YOUR GOAL:
Would you print the material exactly, starting at its first line and ending at the line holding "return scaled.outputs[0]"?

** start DATA PROVIDED **

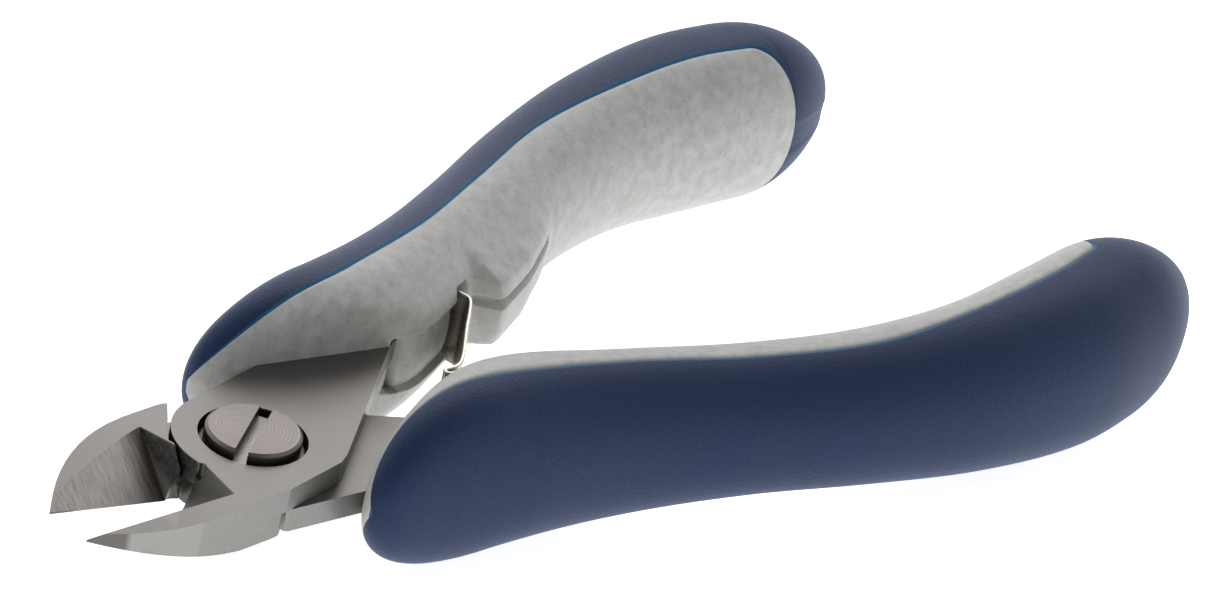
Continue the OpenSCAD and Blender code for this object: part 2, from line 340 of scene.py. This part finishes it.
class Nodes:
    """Short way to build a shader: add a node, link its sockets."""

    def __init__(self, name):
        self.material = bpy.data.materials.new(name)
        self.material.use_nodes = True
        self.tree = self.material.node_tree
        self.shader = self.tree.nodes["Principled BSDF"]

    def add(self, kind, inputs=None, **settings):
        node = self.tree.nodes.new(kind)
        for key, value in settings.items():
            setattr(node, key, value)
        for key, value in (inputs or {}).items():
            if isinstance(value, bpy.types.NodeSocket):
                self.tree.links.new(value, node.inputs[key])
            else:
                node.inputs[key].default_value = value
        return node

    def set(self, **values):
        for key, value in values.items():
            socket = self.shader.inputs[key.replace("_", " ")]
            if isinstance(value, bpy.types.NodeSocket):
                self.tree.links.new(value, socket)
            else:
                socket.default_value = value

    def place(self, scale=(1, 1, 1)):
        """Object coordinates, measured from the pivot, stretched by scale."""
        coords = self.add("ShaderNodeTexCoord").outputs["Object"]
        moved = self.add("ShaderNodeVectorMath", {0: coords, 1: tuple(PIVOT)}, operation="SUBTRACT")
        scaled = self.add("ShaderNodeVectorMath", {0: moved.outputs[0], 1: scale},
                          operation="MULTIPLY")
        return scaled.outputs[0]

    def noise(self, vector, scale, detail=3.0, rough=0.55):
        node = self.add("ShaderNodeTexNoise", {"Vector": vector, "Scale": scale, "Detail": detail,
                                               "Roughness": rough})
        return node.outputs["Fac"]

    def ramp(self, value, stops):
        node = self.add("ShaderNodeValToRGB", {"Fac": value})
        elements = node.color_ramp.elements
        while len(elements) < len(stops):
            elements.new(0.5)
        for element, (at, colour) in zip(elements, stops):
            element.position = at
            element.color = (*colour, 1)
        return node.outputs["Color"]

    def mix(self, factor, first, second, blend="MIX"):
        node = self.add("ShaderNodeMix", data_type="RGBA", blend_type=blend)
        for key, value in ((0, factor), (6, first), (7, second)):
            if isinstance(value, bpy.types.NodeSocket):
                self.tree.links.new(value, node.inputs[key])
            elif key:
                node.inputs[key].default_value = (*value, 1)
            else:
                node.inputs[key].default_value = value
        return node.outputs[2]

    def math(self, operation, first, second=0.0, clamp=False):
        node = self.add("ShaderNodeMath", {0: first, 1: second}, operation=operation,
                        use_clamp=clamp)
        return node.outputs[0]

    def range(self, value, low, high, to_low=0.0, to_high=1.0):
        node = self.add("ShaderNodeMapRange", {0: value, 1: low, 2: high, 3: to_low, 4: to_high})
        return node.outputs[0]

    def bump(self, height, distance, strength=1.0, normal=None):
        inputs = {"Height": height, "Distance": distance, "Strength": strength}
        if normal is not None:
            inputs["Normal"] = normal
        return self.add("ShaderNodeBump", inputs).outputs["Normal"]

    def attribute(self, name):
        return self.add("ShaderNodeAttribute", attribute_name=name).outputs["Fac"]

    def split(self, vector):
        return self.add("ShaderNodeSeparateXYZ", {0: vector}).outputs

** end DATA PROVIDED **

ANSWER TO THIS PROBLEM:
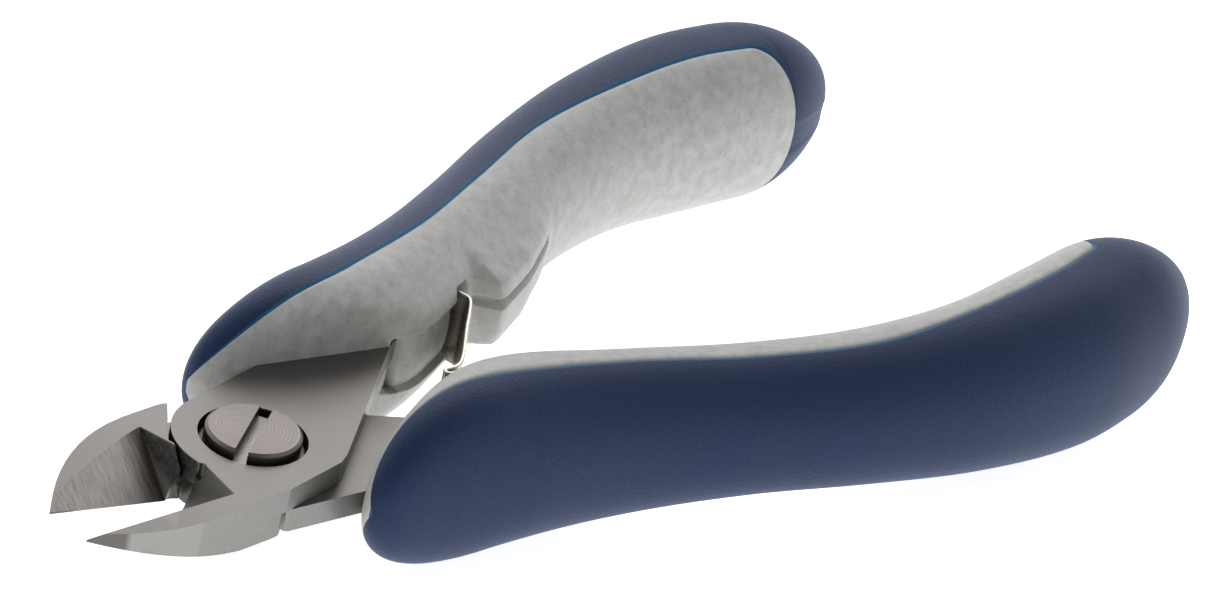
Continue the OpenSCAD and Blender code for this object: part 2, from line 340 of scene.py. This part finishes it.
class Nodes:
    """Short way to build a shader: add a node, link its sockets."""

    def __init__(self, name):
        self.material = bpy.data.materials.new(name)
        self.material.use_nodes = True
        self.tree = self.material.node_tree
        self.shader = self.tree.nodes["Principled BSDF"]

    def add(self, kind, inputs=None, **settings):
        node = self.tree.nodes.new(kind)
        for key, value in settings.items():
            setattr(node, key, value)
        for key, value in (inputs or {}).items():
            if isinstance(value, bpy.types.NodeSocket):
                self.tree.links.new(value, node.inputs[key])
            else:
                node.inputs[key].default_value = value
        return node

    def set(self, **values):
        for key, value in values.items():
            socket = self.shader.inputs[key.replace("_", " ")]
            if isinstance(value, bpy.types.NodeSocket):
                self.tree.links.new(value, socket)
            else:
                socket.default_value = value

    def place(self, scale=(1, 1, 1)):
        """Object coordinates, measured from the pivot, stretched by scale."""
        coords = self.add("ShaderNodeTexCoord").outputs["Object"]
        moved = self.add("ShaderNodeVectorMath", {0: coords, 1: tuple(PIVOT)}, operation="SUBTRACT")
        scaled = self.add("ShaderNodeVectorMath", {0: moved.outputs[0], 1: scale},
                          operation="MULTIPLY")
        return scaled.outputs[0]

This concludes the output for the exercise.